**Task brief**
Return every entry exactly as written.

**Raw records**
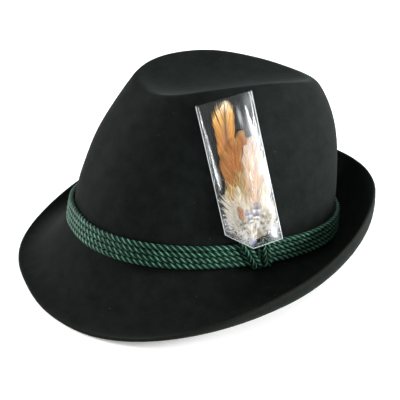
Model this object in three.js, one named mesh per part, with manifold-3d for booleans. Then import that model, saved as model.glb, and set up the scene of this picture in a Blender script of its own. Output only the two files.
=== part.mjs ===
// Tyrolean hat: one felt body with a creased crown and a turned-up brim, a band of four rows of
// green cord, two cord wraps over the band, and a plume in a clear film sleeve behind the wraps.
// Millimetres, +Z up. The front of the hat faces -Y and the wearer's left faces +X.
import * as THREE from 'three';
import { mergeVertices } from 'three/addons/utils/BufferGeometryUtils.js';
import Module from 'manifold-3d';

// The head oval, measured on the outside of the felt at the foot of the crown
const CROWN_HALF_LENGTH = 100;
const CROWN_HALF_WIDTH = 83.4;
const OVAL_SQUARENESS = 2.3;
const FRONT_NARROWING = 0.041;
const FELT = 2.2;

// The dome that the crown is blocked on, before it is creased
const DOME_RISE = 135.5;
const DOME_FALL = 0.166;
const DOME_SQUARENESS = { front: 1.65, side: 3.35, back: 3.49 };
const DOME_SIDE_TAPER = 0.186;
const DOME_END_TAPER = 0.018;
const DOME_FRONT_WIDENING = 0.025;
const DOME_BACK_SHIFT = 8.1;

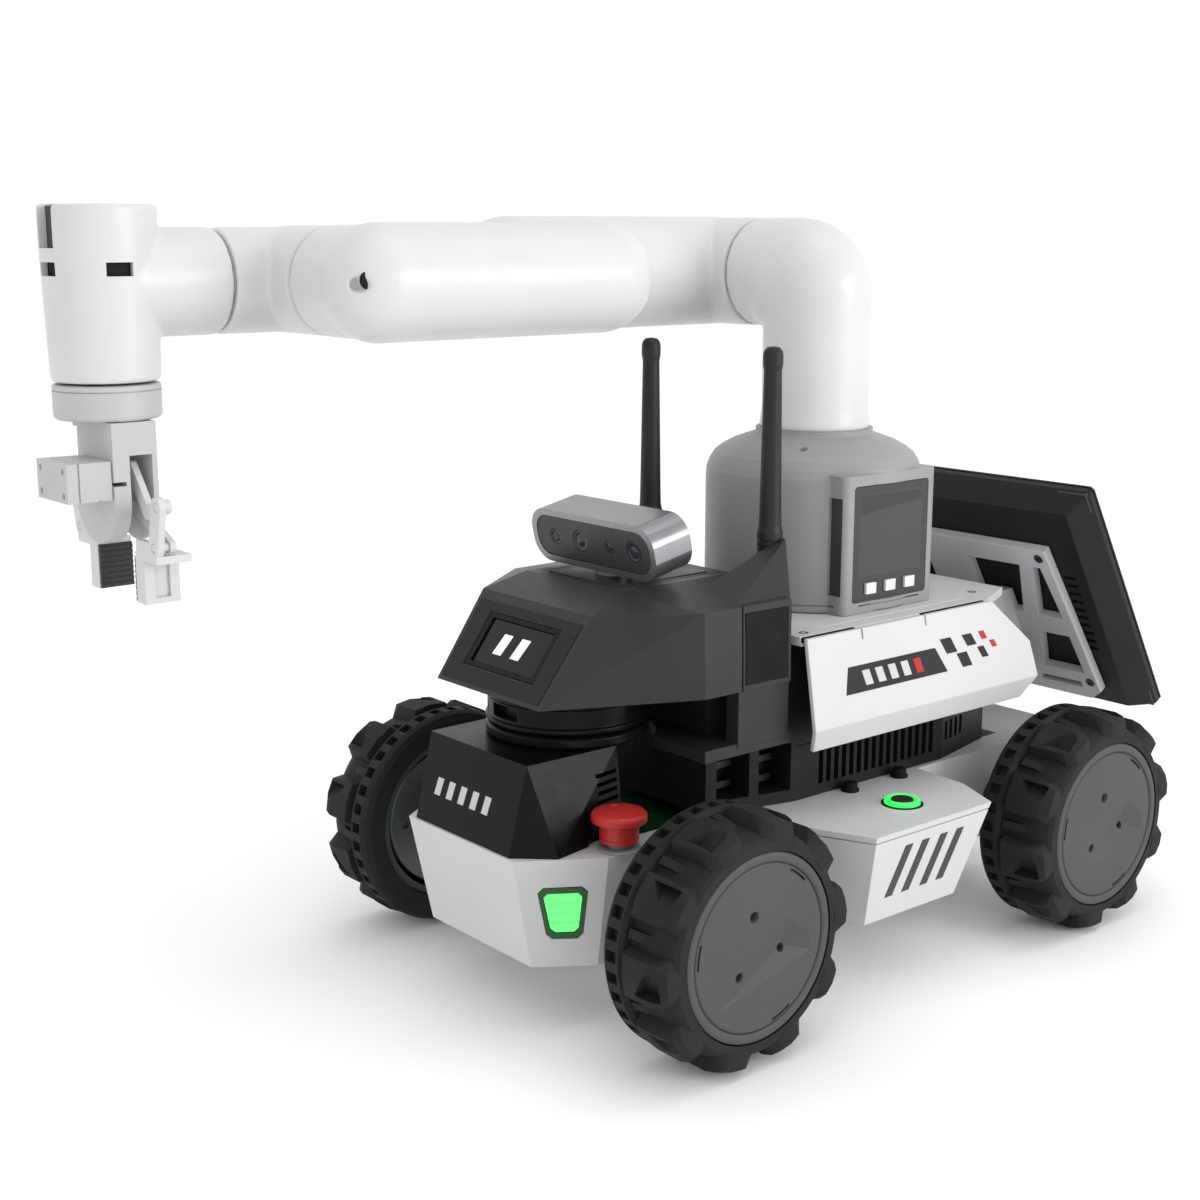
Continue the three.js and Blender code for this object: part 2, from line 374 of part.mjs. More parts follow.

**Solution to the problem**
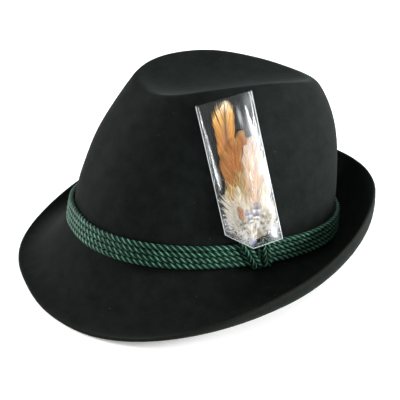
Model this object in three.js, one named mesh per part, with manifold-3d for booleans. Then import that model, saved as model.glb, and set up the scene of this picture in a Blender script of its own. Output only the two files.
=== part.mjs ===
// Tyrolean hat: one felt body with a creased crown and a turned-up brim, a band of four rows of
// green cord, two cord wraps over the band, and a plume in a clear film sleeve behind the wraps.
// Millimetres, +Z up. The front of the hat faces -Y and the wearer's left faces +X.
import * as THREE from 'three';
import { mergeVertices } from 'three/addons/utils/BufferGeometryUtils.js';
import Module from 'manifold-3d';

// The head oval, measured on the outside of the felt at the foot of the crown
const CROWN_HALF_LENGTH = 100;
const CROWN_HALF_WIDTH = 83.4;
const OVAL_SQUARENESS = 2.3;
const FRONT_NARROWING = 0.041;
const FELT = 2.2;

// The dome that the crown is blocked on, before it is creased
const DOME_RISE = 135.5;
const DOME_FALL = 0.166;
const DOME_SQUARENESS = { front: 1.65, side: 3.35, back: 3.49 };
const DOME_SIDE_TAPER = 0.186;
const DOME_END_TAPER = 0.018;
const DOME_FRONT_WIDENING = 0.025;
const DOME_BACK_SHIFT = 8.1;

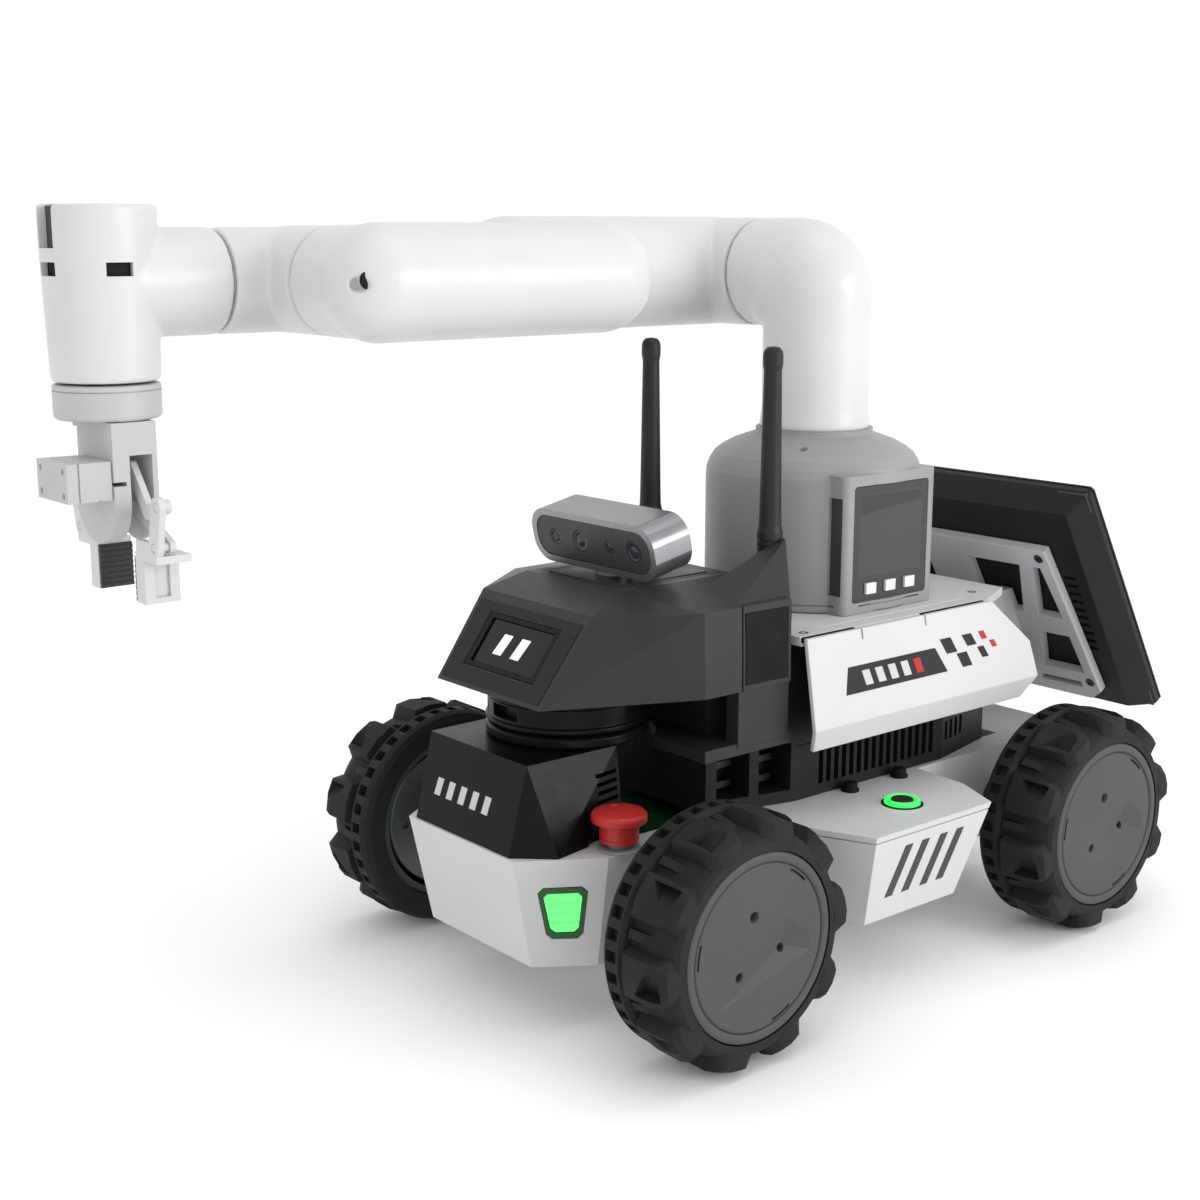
Continue the three.js and Blender code for this object: part 2, from line 374 of part.mjs. More parts follow.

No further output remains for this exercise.